[START Given data]

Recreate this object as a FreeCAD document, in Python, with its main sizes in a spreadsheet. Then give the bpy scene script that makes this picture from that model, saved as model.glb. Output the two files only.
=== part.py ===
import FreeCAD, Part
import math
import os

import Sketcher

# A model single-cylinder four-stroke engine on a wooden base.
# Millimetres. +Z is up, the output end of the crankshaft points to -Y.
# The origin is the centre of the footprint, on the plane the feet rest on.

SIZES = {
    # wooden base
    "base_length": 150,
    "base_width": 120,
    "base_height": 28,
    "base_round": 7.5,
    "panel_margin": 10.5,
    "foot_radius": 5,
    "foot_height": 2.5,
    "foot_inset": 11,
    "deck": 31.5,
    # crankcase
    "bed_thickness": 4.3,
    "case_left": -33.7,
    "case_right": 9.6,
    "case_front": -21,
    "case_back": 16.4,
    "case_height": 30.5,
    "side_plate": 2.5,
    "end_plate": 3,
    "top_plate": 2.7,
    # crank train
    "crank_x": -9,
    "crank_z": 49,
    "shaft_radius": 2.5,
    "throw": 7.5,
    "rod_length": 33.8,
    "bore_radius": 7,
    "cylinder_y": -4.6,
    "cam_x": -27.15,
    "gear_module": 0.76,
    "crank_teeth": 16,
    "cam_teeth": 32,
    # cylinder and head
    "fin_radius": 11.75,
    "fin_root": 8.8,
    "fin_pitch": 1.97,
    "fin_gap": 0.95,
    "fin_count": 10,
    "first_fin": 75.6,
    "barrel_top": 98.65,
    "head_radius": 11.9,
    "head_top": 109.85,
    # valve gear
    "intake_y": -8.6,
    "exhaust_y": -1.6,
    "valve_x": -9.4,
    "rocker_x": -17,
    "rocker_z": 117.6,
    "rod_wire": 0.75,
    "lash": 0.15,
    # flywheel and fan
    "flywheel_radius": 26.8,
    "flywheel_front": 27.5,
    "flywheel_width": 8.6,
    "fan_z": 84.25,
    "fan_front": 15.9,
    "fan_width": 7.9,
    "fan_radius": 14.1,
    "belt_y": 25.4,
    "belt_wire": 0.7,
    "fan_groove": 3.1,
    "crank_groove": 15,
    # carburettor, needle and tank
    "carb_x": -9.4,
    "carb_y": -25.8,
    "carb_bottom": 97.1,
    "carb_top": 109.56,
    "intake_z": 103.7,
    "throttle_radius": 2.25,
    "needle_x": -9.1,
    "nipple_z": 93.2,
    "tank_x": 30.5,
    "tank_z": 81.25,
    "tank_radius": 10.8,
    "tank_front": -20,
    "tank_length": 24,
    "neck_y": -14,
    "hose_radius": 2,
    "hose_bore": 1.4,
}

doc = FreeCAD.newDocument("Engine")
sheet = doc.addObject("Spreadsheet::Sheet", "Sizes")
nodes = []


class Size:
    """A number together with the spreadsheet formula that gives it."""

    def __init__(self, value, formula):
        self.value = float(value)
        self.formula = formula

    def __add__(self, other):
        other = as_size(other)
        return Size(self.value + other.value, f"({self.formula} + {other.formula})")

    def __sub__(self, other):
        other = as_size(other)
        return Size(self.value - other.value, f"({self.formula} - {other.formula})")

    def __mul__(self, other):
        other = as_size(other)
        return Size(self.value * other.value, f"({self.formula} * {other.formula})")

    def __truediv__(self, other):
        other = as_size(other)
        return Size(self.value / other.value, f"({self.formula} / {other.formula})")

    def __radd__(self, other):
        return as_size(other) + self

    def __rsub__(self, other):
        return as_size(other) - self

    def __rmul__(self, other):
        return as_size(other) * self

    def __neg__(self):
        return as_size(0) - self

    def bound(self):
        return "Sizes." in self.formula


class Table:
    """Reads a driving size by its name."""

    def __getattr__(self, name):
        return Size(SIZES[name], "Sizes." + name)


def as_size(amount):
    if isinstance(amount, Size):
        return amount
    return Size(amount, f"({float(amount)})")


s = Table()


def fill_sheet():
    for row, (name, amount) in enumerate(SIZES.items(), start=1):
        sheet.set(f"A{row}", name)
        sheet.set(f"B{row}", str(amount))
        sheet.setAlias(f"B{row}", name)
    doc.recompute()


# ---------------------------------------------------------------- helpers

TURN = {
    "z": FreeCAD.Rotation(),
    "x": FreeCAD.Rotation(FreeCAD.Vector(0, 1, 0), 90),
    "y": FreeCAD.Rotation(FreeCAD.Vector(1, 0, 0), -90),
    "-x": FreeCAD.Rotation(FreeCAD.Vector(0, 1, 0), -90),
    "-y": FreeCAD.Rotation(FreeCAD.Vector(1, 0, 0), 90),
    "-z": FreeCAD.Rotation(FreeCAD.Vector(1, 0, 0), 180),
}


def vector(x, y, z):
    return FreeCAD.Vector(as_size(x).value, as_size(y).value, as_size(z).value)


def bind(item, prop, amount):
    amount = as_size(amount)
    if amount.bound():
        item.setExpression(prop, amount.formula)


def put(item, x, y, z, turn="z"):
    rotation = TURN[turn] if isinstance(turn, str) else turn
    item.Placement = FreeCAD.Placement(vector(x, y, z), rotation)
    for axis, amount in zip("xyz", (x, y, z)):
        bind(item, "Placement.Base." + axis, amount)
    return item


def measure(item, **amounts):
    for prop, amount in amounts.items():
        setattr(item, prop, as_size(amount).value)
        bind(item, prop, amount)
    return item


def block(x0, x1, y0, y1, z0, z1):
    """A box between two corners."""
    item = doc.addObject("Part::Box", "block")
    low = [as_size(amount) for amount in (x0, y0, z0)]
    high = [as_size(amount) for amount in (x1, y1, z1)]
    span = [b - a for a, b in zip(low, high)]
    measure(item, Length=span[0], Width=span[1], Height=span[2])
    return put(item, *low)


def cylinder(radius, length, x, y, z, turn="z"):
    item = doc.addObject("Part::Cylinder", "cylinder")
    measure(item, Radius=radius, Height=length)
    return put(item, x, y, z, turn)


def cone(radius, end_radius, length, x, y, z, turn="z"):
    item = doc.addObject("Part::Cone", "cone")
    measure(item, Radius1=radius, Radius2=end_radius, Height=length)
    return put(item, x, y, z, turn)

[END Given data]

-- Exercise directions --
Beginning at the top of the data, extract each line through the line containing "import Sketcher" and return those lines exactly, with nothing added.

-- Final result --
Recreate this object as a FreeCAD document, in Python, with its main sizes in a spreadsheet. Then give the bpy scene script that makes this picture from that model, saved as model.glb. Output the two files only.
=== part.py ===
import FreeCAD, Part
import math
import os

import Sketcher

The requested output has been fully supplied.